- _Your objective_
Would you restate all the data that follows, word for word?
········
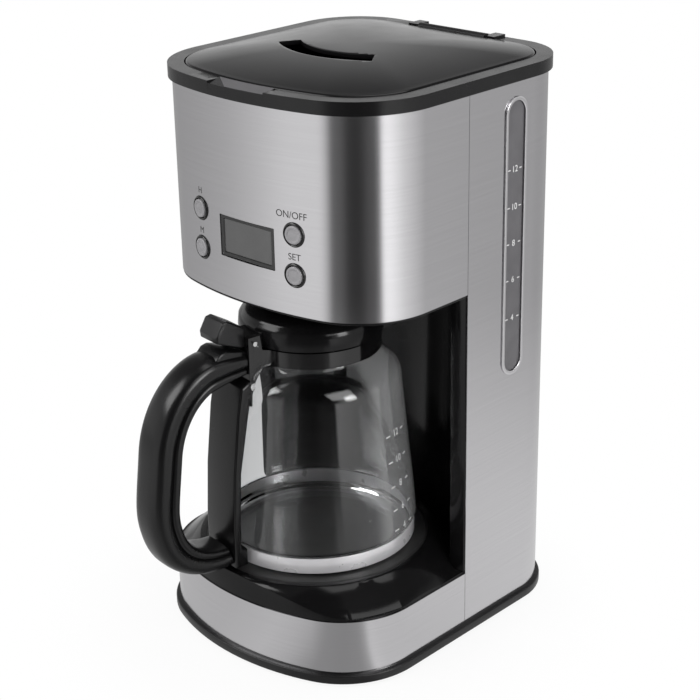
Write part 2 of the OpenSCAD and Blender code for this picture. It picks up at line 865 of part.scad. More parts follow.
module lid() {
    color([0.1, 0.1, 0.11])
    difference() {
        union() {
            difference() {
                lid_form(lid_inset, lid_bottom, 0);
                lid_form(lid_inset + lid_shell, lid_bottom - over, lid_shell);
                translate([-ear_half - fit, lid_notch_y, lid_bottom - over])
                    cube([2 * (ear_half + fit), 20, 20]);
            }
            // bar across the rear that carries the knuckle
            intersection() {
                lid_form(lid_inset, lid_bottom, 0);
                translate([-ear_half - 3, lid_notch_y - 2.5, lid_bottom]) cube([2 * (ear_half + 3), 2.5, 20]);
            }
            rod_x(knuckle_r, -knuckle_half, knuckle_half, hinge_y, hinge_z);
            translate([-knuckle_half, lid_notch_y - 1, rim_top - 2.6])
                cube([2 * knuckle_half, hinge_y - lid_notch_y + 1, 2.4]);
        }
        rod_x(pin_r + run, -ear_half, ear_half, hinge_y, hinge_z);
        vent_cut(vent_w);
    }
}

module lid_liner() {
    color([0.14, 0.14, 0.15])
    difference() {
        intersection() {
            head_prism(liner_inset, liner_bottom, liner_top);
            lid_form(liner_inset - over, liner_bottom - over, lid_shell + fit);
        }
        head_prism(liner_inset + 2, liner_bottom + 2, liner_top + over);
        translate([-60, lid_notch_y - 4, liner_bottom - over]) cube([120, 20, 20]);
        vent_cut(vent_w + 2);
    }
}

module shower_head() {
    spout = [heater_r, leg_back + carafe_front];
    run_len = norm(spout);
    color([0.2, 0.2, 0.21])
    on_axis() {
        difference() {
            disc(shower_r, liner_bottom - 6, liner_bottom);
            disc(shower_r - 2, liner_bottom - 4.5, liner_bottom - 1.5);
            for (r = [8:9:26], a = [0:45:315])
                rotate([0, 0, a + r * 3]) translate([r, 0, liner_bottom - 8]) cylinder(r = 1.2, h = 6);
        }
        rotate([0, 0, atan2(spout[1], spout[0])])
            translate([shower_r - 1, -channel_w / 2, liner_bottom - 1.8])
                cube([run_len - shower_r + 8, channel_w, 1.8]);
    }
}

// ---- controls -----------------------------------------------------------------------------

module lcd_lens() {
    color([0.25, 0.26, 0.27])
    translate([lcd_x - lcd_w / 2 + snug, -head_front + 1.3, lcd_z - lcd_h / 2 + snug])
        cube([lcd_w - 2 * snug, frame_front - 1.3 - 0.1, lcd_h - 2 * snug]);
}

module lcd_module() {
    depth = board_y + head_front - frame_front - frame_t - 0.1;
    color([0.4, 0.42, 0.4])
    translate([lcd_x - lcd_w / 2 + 3, board_y - depth + 1.2, lcd_z - lcd_h / 2 + 2.4])
        cube([lcd_w - 6, depth - 1.2, lcd_h - 4.8]);
}

// Curved plate behind the steel with guides for the buttons and posts for the board
module control_frame() {
    post_x = frame_half - 5;
    color([0.12, 0.12, 0.13])
    difference() {
        union() {
            intersection() {
                difference() {
                    head_prism(steel_t + 0.1, frame_low, frame_high);
                    head_prism(frame_front + frame_t, frame_low - over, frame_high + over);
                }
                translate([-frame_half, -head_front - over, 0])
                    cube([2 * frame_half, 40, head_top]);
            }
            for (x = [-post_x, post_x], z = [frame_low + 4, frame_high - 4])
                translate([x, 0, z]) rotate([-90, 0, 0])
                    translate([0, 0, -head_front + frame_front + 5]) cylinder(r = 2.6, h = board_y
                        + head_front - frame_front - 5);
        }
        intersection() {
            difference() {
                head_prism(0, frame_low + 2.4, frame_high - 2.4);
                head_prism(frame_front, frame_low, frame_high);
            }
            translate([-frame_half + 3, -head_front - over, 0])
                cube([2 * frame_half - 6, 40, head_top]);
        }
        translate([lcd_x - lcd_w / 2 + 2.5, -head_front - over, lcd_z - lcd_h / 2 + 2])
            cube([lcd_w - 5, 12, lcd_h - 4]);
        at_buttons() cylinder(r = button_r + 0.4, h = 12);
        for (x = [-post_x, post_x], z = [frame_low + 4, frame_high - 4])
            translate([x, board_y + 0.5, z]) rotate([90, 0, 0]) cylinder(r = 1.3, h = 6);
    }
}

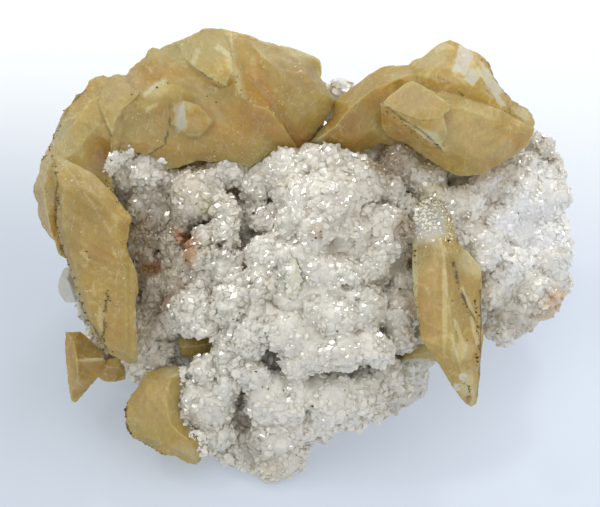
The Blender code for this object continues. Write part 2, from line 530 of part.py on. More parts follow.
········
- _Exercise result_
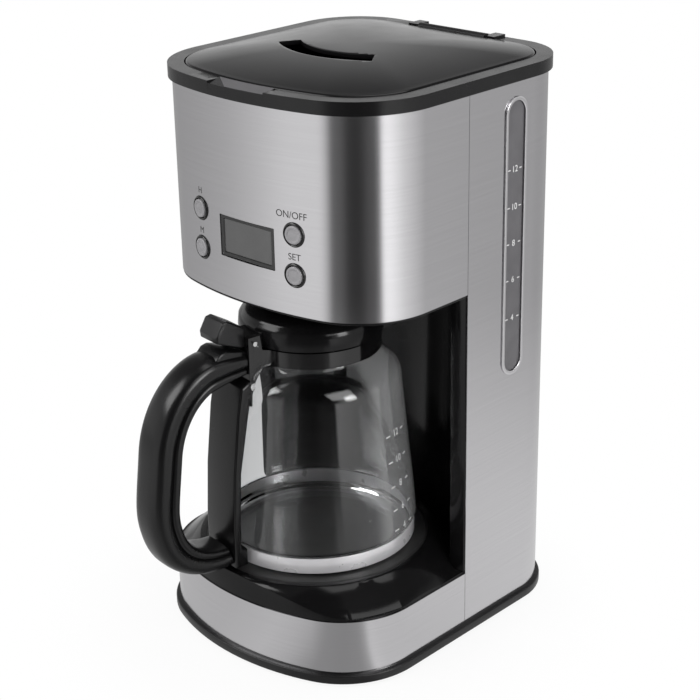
Write part 2 of the OpenSCAD and Blender code for this picture. It picks up at line 865 of part.scad. More parts follow.
module lid() {
    color([0.1, 0.1, 0.11])
    difference() {
        union() {
            difference() {
                lid_form(lid_inset, lid_bottom, 0);
                lid_form(lid_inset + lid_shell, lid_bottom - over, lid_shell);
                translate([-ear_half - fit, lid_notch_y, lid_bottom - over])
                    cube([2 * (ear_half + fit), 20, 20]);
            }
            // bar across the rear that carries the knuckle
            intersection() {
                lid_form(lid_inset, lid_bottom, 0);
                translate([-ear_half - 3, lid_notch_y - 2.5, lid_bottom]) cube([2 * (ear_half + 3), 2.5, 20]);
            }
            rod_x(knuckle_r, -knuckle_half, knuckle_half, hinge_y, hinge_z);
            translate([-knuckle_half, lid_notch_y - 1, rim_top - 2.6])
                cube([2 * knuckle_half, hinge_y - lid_notch_y + 1, 2.4]);
        }
        rod_x(pin_r + run, -ear_half, ear_half, hinge_y, hinge_z);
        vent_cut(vent_w);
    }
}

module lid_liner() {
    color([0.14, 0.14, 0.15])
    difference() {
        intersection() {
            head_prism(liner_inset, liner_bottom, liner_top);
            lid_form(liner_inset - over, liner_bottom - over, lid_shell + fit);
        }
        head_prism(liner_inset + 2, liner_bottom + 2, liner_top + over);
        translate([-60, lid_notch_y - 4, liner_bottom - over]) cube([120, 20, 20]);
        vent_cut(vent_w + 2);
    }
}

module shower_head() {
    spout = [heater_r, leg_back + carafe_front];
    run_len = norm(spout);
    color([0.2, 0.2, 0.21])
    on_axis() {
        difference() {
            disc(shower_r, liner_bottom - 6, liner_bottom);
            disc(shower_r - 2, liner_bottom - 4.5, liner_bottom - 1.5);
            for (r = [8:9:26], a = [0:45:315])
                rotate([0, 0, a + r * 3]) translate([r, 0, liner_bottom - 8]) cylinder(r = 1.2, h = 6);
        }
        rotate([0, 0, atan2(spout[1], spout[0])])
            translate([shower_r - 1, -channel_w / 2, liner_bottom - 1.8])
                cube([run_len - shower_r + 8, channel_w, 1.8]);
    }
}

// ---- controls -----------------------------------------------------------------------------

module lcd_lens() {
    color([0.25, 0.26, 0.27])
    translate([lcd_x - lcd_w / 2 + snug, -head_front + 1.3, lcd_z - lcd_h / 2 + snug])
        cube([lcd_w - 2 * snug, frame_front - 1.3 - 0.1, lcd_h - 2 * snug]);
}

module lcd_module() {
    depth = board_y + head_front - frame_front - frame_t - 0.1;
    color([0.4, 0.42, 0.4])
    translate([lcd_x - lcd_w / 2 + 3, board_y - depth + 1.2, lcd_z - lcd_h / 2 + 2.4])
        cube([lcd_w - 6, depth - 1.2, lcd_h - 4.8]);
}

// Curved plate behind the steel with guides for the buttons and posts for the board
module control_frame() {
    post_x = frame_half - 5;
    color([0.12, 0.12, 0.13])
    difference() {
        union() {
            intersection() {
                difference() {
                    head_prism(steel_t + 0.1, frame_low, frame_high);
                    head_prism(frame_front + frame_t, frame_low - over, frame_high + over);
                }
                translate([-frame_half, -head_front - over, 0])
                    cube([2 * frame_half, 40, head_top]);
            }
            for (x = [-post_x, post_x], z = [frame_low + 4, frame_high - 4])
                translate([x, 0, z]) rotate([-90, 0, 0])
                    translate([0, 0, -head_front + frame_front + 5]) cylinder(r = 2.6, h = board_y
                        + head_front - frame_front - 5);
        }
        intersection() {
            difference() {
                head_prism(0, frame_low + 2.4, frame_high - 2.4);
                head_prism(frame_front, frame_low, frame_high);
            }
            translate([-frame_half + 3, -head_front - over, 0])
                cube([2 * frame_half - 6, 40, head_top]);
        }
        translate([lcd_x - lcd_w / 2 + 2.5, -head_front - over, lcd_z - lcd_h / 2 + 2])
            cube([lcd_w - 5, 12, lcd_h - 4]);
        at_buttons() cylinder(r = button_r + 0.4, h = 12);
        for (x = [-post_x, post_x], z = [frame_low + 4, frame_high - 4])
            translate([x, board_y + 0.5, z]) rotate([90, 0, 0]) cylinder(r = 1.3, h = 6);
    }
}

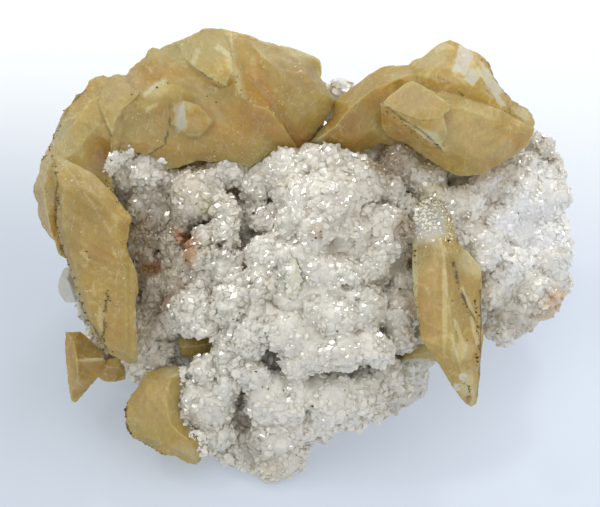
The Blender code for this object continues. Write part 2, from line 530 of part.py on. More parts follow.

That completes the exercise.